▶ **THE EXERCISE**
Pick out each line of the records that includes the string "handed", and copy it.

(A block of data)

------

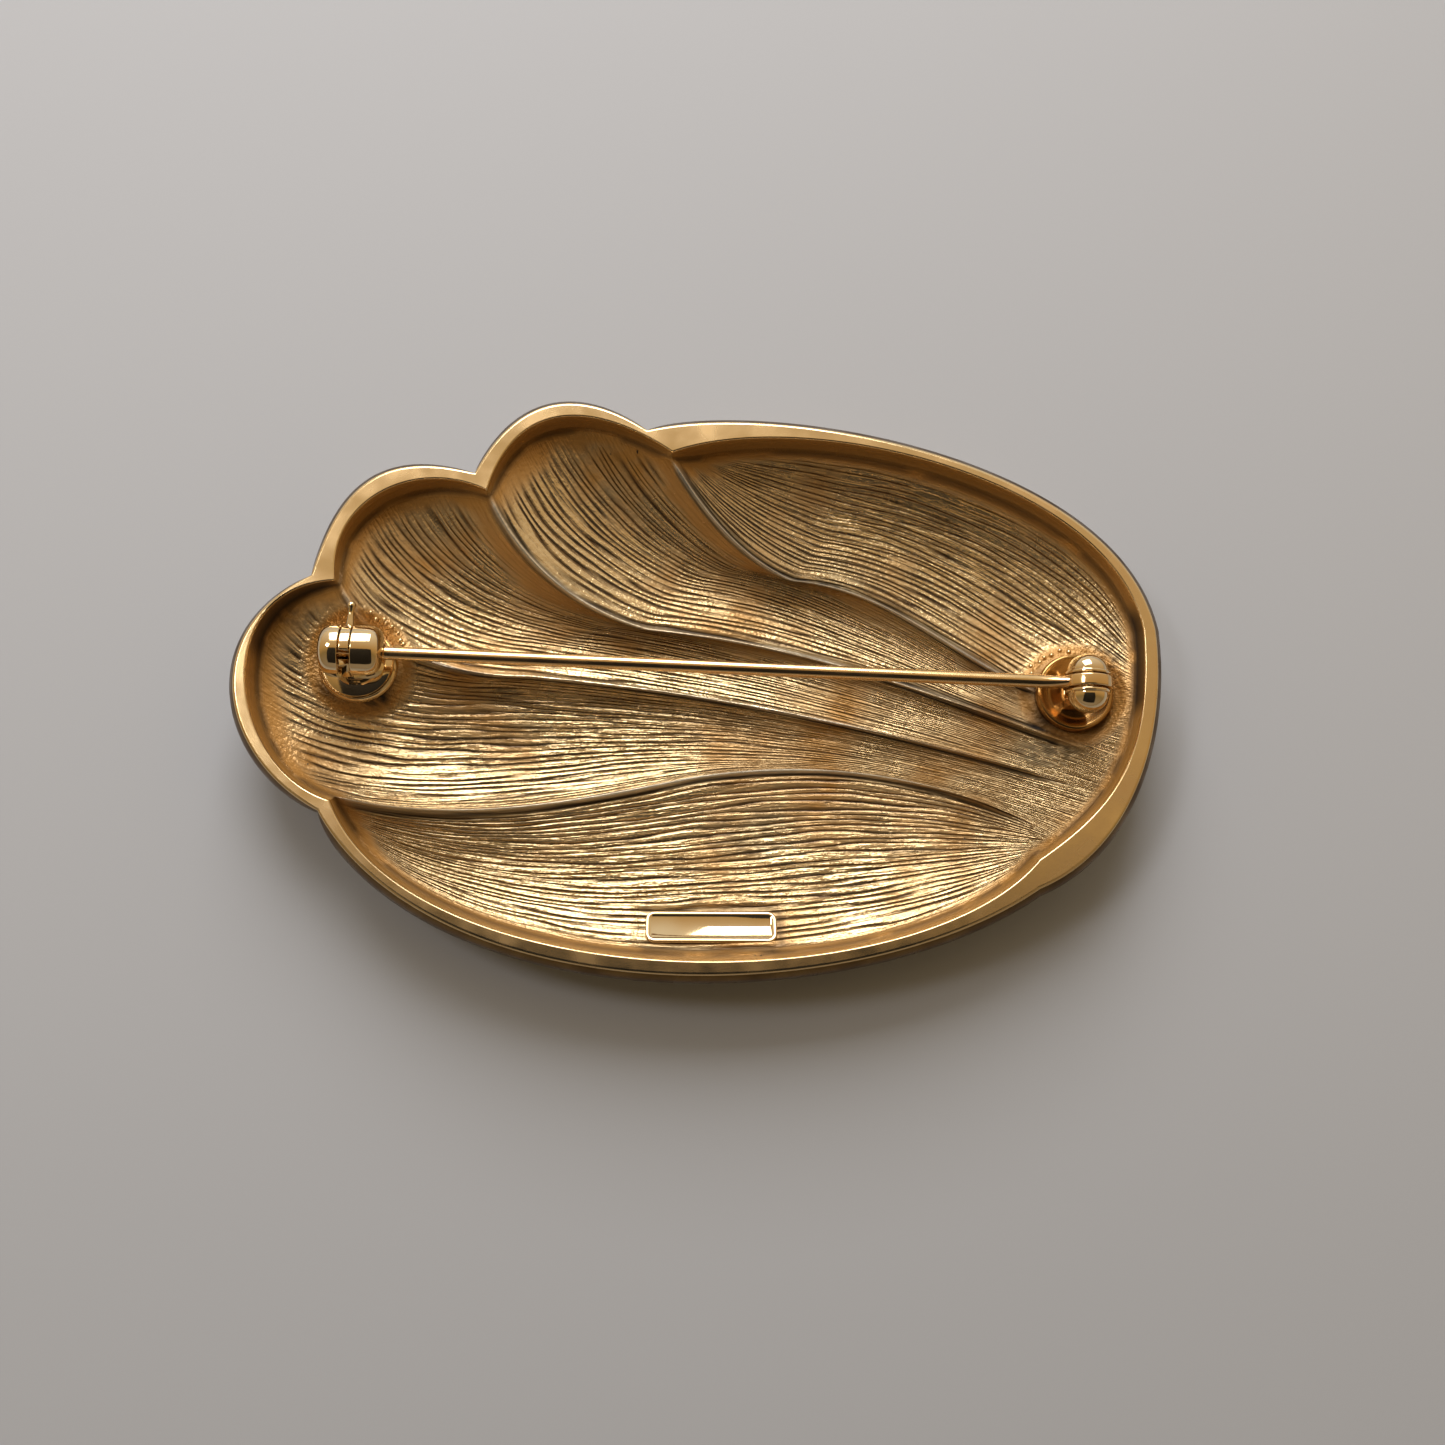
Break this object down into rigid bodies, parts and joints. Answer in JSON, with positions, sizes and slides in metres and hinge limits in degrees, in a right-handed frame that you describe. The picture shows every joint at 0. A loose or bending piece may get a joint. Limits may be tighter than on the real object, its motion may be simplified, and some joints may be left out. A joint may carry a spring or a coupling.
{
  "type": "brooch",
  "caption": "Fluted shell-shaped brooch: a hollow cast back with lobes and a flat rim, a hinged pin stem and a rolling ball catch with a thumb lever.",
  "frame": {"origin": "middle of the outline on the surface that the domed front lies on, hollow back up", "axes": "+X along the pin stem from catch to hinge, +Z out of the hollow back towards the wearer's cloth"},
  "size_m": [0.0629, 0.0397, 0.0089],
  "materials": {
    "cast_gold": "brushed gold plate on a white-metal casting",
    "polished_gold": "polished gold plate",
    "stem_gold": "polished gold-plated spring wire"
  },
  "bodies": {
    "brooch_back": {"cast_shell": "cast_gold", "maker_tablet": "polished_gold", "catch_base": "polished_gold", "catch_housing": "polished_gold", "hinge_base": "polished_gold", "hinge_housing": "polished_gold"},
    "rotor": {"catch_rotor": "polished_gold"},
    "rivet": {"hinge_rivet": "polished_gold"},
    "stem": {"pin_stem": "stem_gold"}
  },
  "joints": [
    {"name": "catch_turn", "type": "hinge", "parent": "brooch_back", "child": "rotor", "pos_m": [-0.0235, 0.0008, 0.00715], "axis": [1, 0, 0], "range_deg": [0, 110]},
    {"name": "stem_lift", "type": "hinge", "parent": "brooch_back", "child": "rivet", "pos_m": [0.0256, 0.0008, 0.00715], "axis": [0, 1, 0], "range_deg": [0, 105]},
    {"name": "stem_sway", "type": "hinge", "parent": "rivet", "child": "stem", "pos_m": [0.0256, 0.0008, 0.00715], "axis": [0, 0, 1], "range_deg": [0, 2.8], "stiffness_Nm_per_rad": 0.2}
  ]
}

------

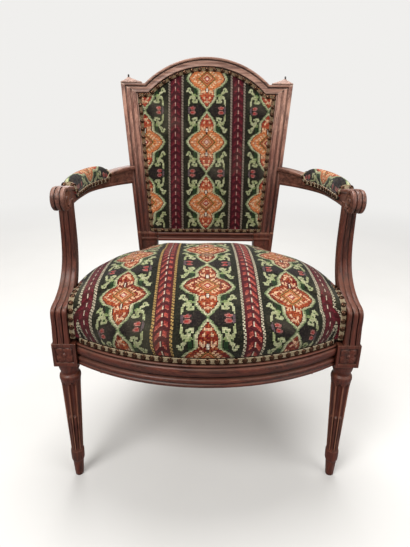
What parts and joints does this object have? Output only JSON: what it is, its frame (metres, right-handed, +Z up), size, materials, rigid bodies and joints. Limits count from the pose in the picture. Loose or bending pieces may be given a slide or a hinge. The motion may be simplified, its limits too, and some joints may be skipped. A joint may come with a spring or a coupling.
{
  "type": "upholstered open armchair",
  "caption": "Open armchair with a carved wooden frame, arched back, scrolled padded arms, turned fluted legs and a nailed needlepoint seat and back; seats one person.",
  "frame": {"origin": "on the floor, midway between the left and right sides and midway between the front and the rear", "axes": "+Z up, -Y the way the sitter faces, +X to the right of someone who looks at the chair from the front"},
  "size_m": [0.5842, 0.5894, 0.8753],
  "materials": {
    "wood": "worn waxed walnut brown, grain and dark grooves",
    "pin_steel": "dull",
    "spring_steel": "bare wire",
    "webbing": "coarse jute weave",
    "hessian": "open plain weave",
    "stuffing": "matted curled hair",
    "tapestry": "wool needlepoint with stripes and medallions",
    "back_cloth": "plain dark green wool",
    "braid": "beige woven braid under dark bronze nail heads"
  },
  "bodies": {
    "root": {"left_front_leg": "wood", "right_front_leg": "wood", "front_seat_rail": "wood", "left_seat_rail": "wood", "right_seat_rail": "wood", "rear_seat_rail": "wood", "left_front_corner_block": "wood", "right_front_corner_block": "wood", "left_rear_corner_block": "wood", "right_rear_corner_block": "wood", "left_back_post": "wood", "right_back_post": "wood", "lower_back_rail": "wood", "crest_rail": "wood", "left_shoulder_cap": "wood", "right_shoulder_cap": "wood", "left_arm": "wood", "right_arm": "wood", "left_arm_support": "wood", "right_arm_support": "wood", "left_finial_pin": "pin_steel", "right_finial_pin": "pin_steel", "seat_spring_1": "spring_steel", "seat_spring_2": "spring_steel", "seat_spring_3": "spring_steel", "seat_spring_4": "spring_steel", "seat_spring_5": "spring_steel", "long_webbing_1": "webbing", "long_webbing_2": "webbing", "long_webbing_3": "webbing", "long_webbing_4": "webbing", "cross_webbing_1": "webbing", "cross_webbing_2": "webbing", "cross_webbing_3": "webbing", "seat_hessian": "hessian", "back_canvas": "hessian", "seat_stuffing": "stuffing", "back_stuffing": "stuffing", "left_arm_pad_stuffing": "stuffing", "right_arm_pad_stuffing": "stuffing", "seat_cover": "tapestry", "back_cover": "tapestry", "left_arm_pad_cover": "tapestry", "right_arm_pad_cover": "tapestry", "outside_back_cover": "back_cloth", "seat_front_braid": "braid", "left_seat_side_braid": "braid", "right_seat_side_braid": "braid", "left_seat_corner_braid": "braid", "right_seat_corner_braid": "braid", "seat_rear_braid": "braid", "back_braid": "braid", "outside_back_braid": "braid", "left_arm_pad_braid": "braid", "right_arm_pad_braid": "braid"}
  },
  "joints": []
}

------

▶ **ANSWER TO THIS PROBLEM**
Break this object down into rigid bodies, parts and joints. Answer in JSON, with positions, sizes and slides in metres and hinge limits in degrees, in a right-handed frame that you describe. The picture shows every joint at 0. A loose or bending piece may get a joint. Limits may be tighter than on the real object, its motion may be simplified, and some joints may be left out. A joint may carry a spring or a coupling.
What parts and joints does this object have? Output only JSON: what it is, its frame (metres, right-handed, +Z up), size, materials, rigid bodies and joints. Limits count from the pose in the picture. Loose or bending pieces may be given a slide or a hinge. The motion may be simplified, its limits too, and some joints may be skipped. A joint may come with a spring or a coupling.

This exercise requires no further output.